Only the Mavericks, a team full of outcasts and players whose careers were either forgotten or left for dead, weren’t going to go away quietly, or be intimidated by the talent and athleticism of the Heat, as the Celtics and Bulls clearly were. Instead, the Mavericks kept getting up, kept coming after these Heat. They kept testing the Heat’s three stars, kept making shots, kept hurling insults at them. The Mavericks were the first team that got up from the Heat’s first big punch, tapped gloves and fought back.

And, looking back on the series, you can see how it happened. What did Terry, Shawn Marion and DeShawn Stevenson have to lose? No one expected them to be there – as the Mavs kept reminding everyone, no one expected them to beat the Trail Blazers in the first round. Certainly no one expected them to beat these Heat, with their triumvirate of stars clearly too much for Nowitzki to take on alone.

Only he wasn’t alone; far from it, in fact. More important than being surrounded by star players, he was surrounded by players that weren’t afraid of the moment. Guys like Terry, who, like Nowitzki, was desperate to erase the haunting memories of watching this same Heat franchise celebrate on their home court five years earlier. Guys like Marion, who was thought to have nothing left, only to enjoy a renaissance this year, and especially during these playoffs. Guys like J.J. Barea, who became an unstoppable dynamo in these playoffs, who you could argue was the difference in the series; after he replaced Stevenson in the starting lineup prior to Game 4, the Mavericks never lost again.

As for the Heat, a team built with stars so, in theory, it wouldn’t need role players like Terry, Marion and Barea, they needed all three of their stars to step up when it mattered. But, in Game 6, none of them did. For the fifth straight game, James was mostly absent in the fourth quarter, while Wade was firing up one miss after another when he wasn’t turning the ball over, and Bosh seemed terrified to shoot the ball the few times he found it in his hands.

At the time, it was a shocking end for a team created with so much fanfare, so many self-imposed expectations. But it was that fanfare, those expectations that, in the end, is what did the Heat in. James, Wade and Bosh thought all they needed to do was step onto the court and their opponents would cede the title to them.

The scary thing is that it almost worked. Before the Finals, only the Philadelphia 76ers truly stood up to them, but the young Sixers simply didn’t have enough talent to knock off the Heat, no matter how hard they played.

Not only did the Mavericks have that toughness, they had the closer that the Heat’s other opponents lacked. Nowitzki is as clutch a player late in games as anyone in the league, and with his impossible-to-defend fadeaway jumpers, ability to get to the rim and never miss a foul shot, he’s an impossible matchup.

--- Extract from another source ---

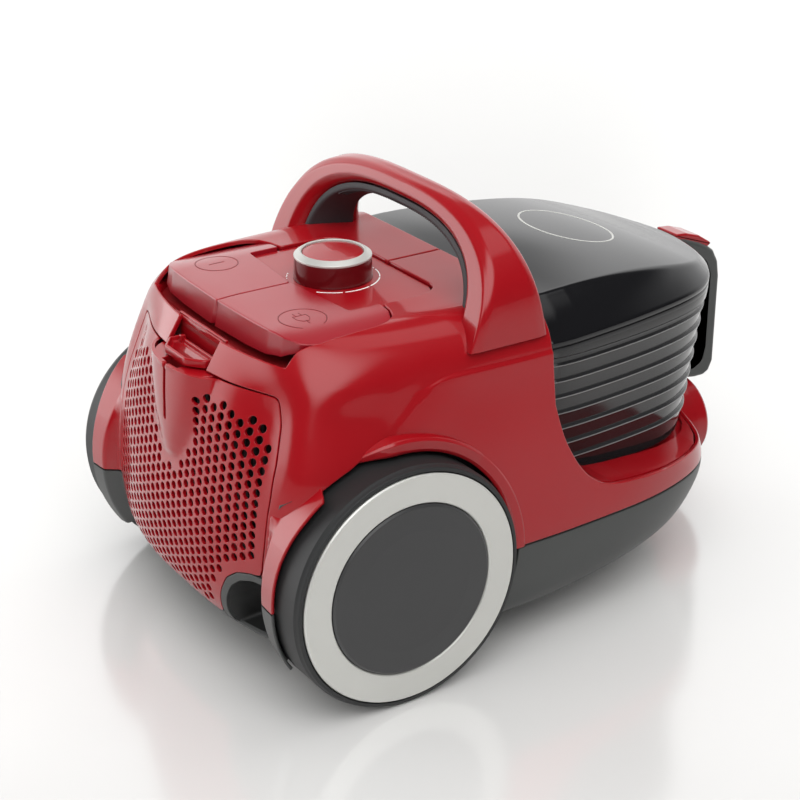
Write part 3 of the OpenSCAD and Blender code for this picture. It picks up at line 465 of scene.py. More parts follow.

Nowitzki was terrible for those first 36 minutes last night, but down the stretch, he did what everyone expected he would – he carried those Mavericks over the finish line. He finished with 10 fourth quarter points Sunday night, giving him 62 for the series.

James and Wade combined for the same amount.

In a nutshell, that sums up the NBA Finals. In a series full of close games, the Mavericks had the resolve to make the plays they needed to down the stretch of games. When they fell behind, they had the ability, the will, the belief to rally back and make a game of it. When the Heat fell behind, they ceded the game.

“I just think this is a win for team basketball,” Dirk Nowitzki said afterwards, summing the situation up perfectly, wearing the baseball cap with “Champions” scrawled across the front of it that never quite fit right on his head. “This is a win for playing as a team on both ends of the floor, for sharing the ball, for passing the ball, and we’ve been doing that all season long.”

As if his play on the court didn’t sum up just how far LeBron James is from becoming an NBA champion, his comments afterwards made it crystal clear. When James was asked how he felt about so many people being happy he and his teammates lost, his answer was stunning in today’s politically correct society, where no one ever says anything inflammatory.

“Absolutely not,” he said, with a hint of a smirk crossing his lips. “Because, at the end of the day, all the people that was rooting on me to fail, at the end of the day they have to wake up tomorrow and have the same life that they had before they woke up today … they have the same personal problems they had today.

“I’m going to continue to live the way I want to live and continue to do the things that I want to do with me and my family, and be happy about that. They can get a few days or a few months or whatever the case may be on being happy about not only myself, but the Miami Heat not accomplishing their goal, but they have to get back to real world at some point.”

And with that answer, LeBron James summed up why he’s in the position he’s in now, with the vast majority of the people not only happy that he and the Heat lost, but impossibly thrilled by it. Only someone that myopic, that convinced that the entire world revolves around his every move, could say something so shallow, so condescending, so callous. Only someone that self-centered could think it was a good idea to go on national television to announce to the world not that he is going to play for the Miami Heat, but that he is going to, “Take his talents to South Beach.”

Now with an NBA lockout looming, it could be a long, long time before we see LeBron James and that No. 6 Miami Heat jersey on a basketball court again. It will give him a lot of time to think about these last 11 months, to reflect back on the path he’s taken, to see how he’s landed in this position. But he won’t think that way. How could he? He’s got the life all of those miserable fans want, doesn’t he?

No, LeBron James will go home and drive his uber-expensive cars and fly around on his private jet and live his fabulous life. But what he won’t have is the championship that he was so sure he had already won when he signed up to become Wade’s sidekick last summer.

Like those miserable little fans at home who were happy about his team’s defeat, LeBron James will wake up every day for at least the next 12 months with the same problem that he’s had for his entire NBA career: he’ll still be waiting for his first NBA championship.